Il Montenegro è una Repubblica giovane, anzi giovanissima. Sono passati solo nove anni dall’indipendenza ottenuta nel 2006 dalla Serbia. Allora, l’ancora attuale premier Milo Đukanović dichiarava che, entro il 2010, la neonata repubblica balcanica sarebbe stata libera dalla piaga della disoccupazione. Purtroppo le ottimistiche previsioni sconfessano una realtà fatta di stenti; anche se recenti statistiche indicano che attualmente i cittadini montenegrini vivono meglio rispetto al periodo precedente – grazie all’aumento dello stipendio medio da 282 a 478 euro – la situazione reale pare del tutto diversa. Sono sempre più le aziende che dichiarano fallimento, manca liquidità e gli abitanti delle zone settentrionali del Paese continuano ad emigrare all’estero.

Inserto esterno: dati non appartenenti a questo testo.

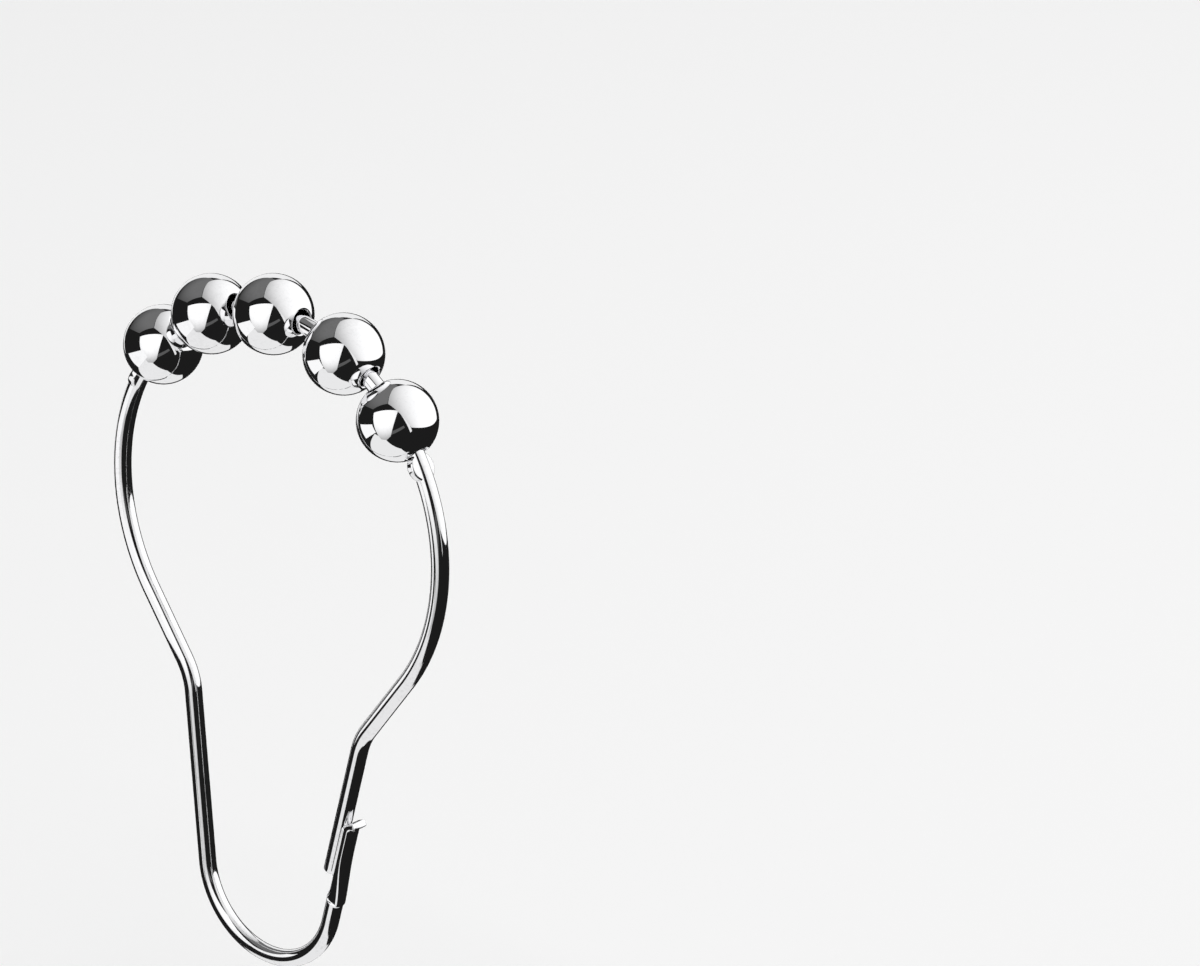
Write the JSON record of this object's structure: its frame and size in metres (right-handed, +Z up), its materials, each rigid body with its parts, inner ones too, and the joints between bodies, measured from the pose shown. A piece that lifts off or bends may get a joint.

La crisi economica va di pari passo a quella del sistema politico, non in grado di elaborare alcuna strategia di crescita economica e sviluppo sociale. Ecco perché in Montenegro, da anni, piccole imprese sociali lottano con fatica per riempire i vuoti lasciati dalla latitanza della politica; associazioni e ong come Panark e Help che a Pogdorica, la capitale, si occupano rispettivamente dell’inserimento lavorativo dei ragazzi affetti da disabilità, e di persone Rom, sono messe alle strette dalla crisi economica dilagante e dalla difficoltà ad accedere a fondi governativi per lo sviluppo. Da questo punto di vista, il progetto Elba costituisce un’isola felice all’interno di un mare sociale frammentato in arcipelaghi non comunicanti: grazie infatti al sostegno a imprese sociali già esistenti e allo scambio, fra queste ultime, delle “buone prassi” tramite la creazione di una rete sociale nei singoli Paesi, Elba mette in pratica il significato della parola società: dal latino socius, essere amici, compagni, alleati. Un’amicizia che abbraccia tutti i Balcani.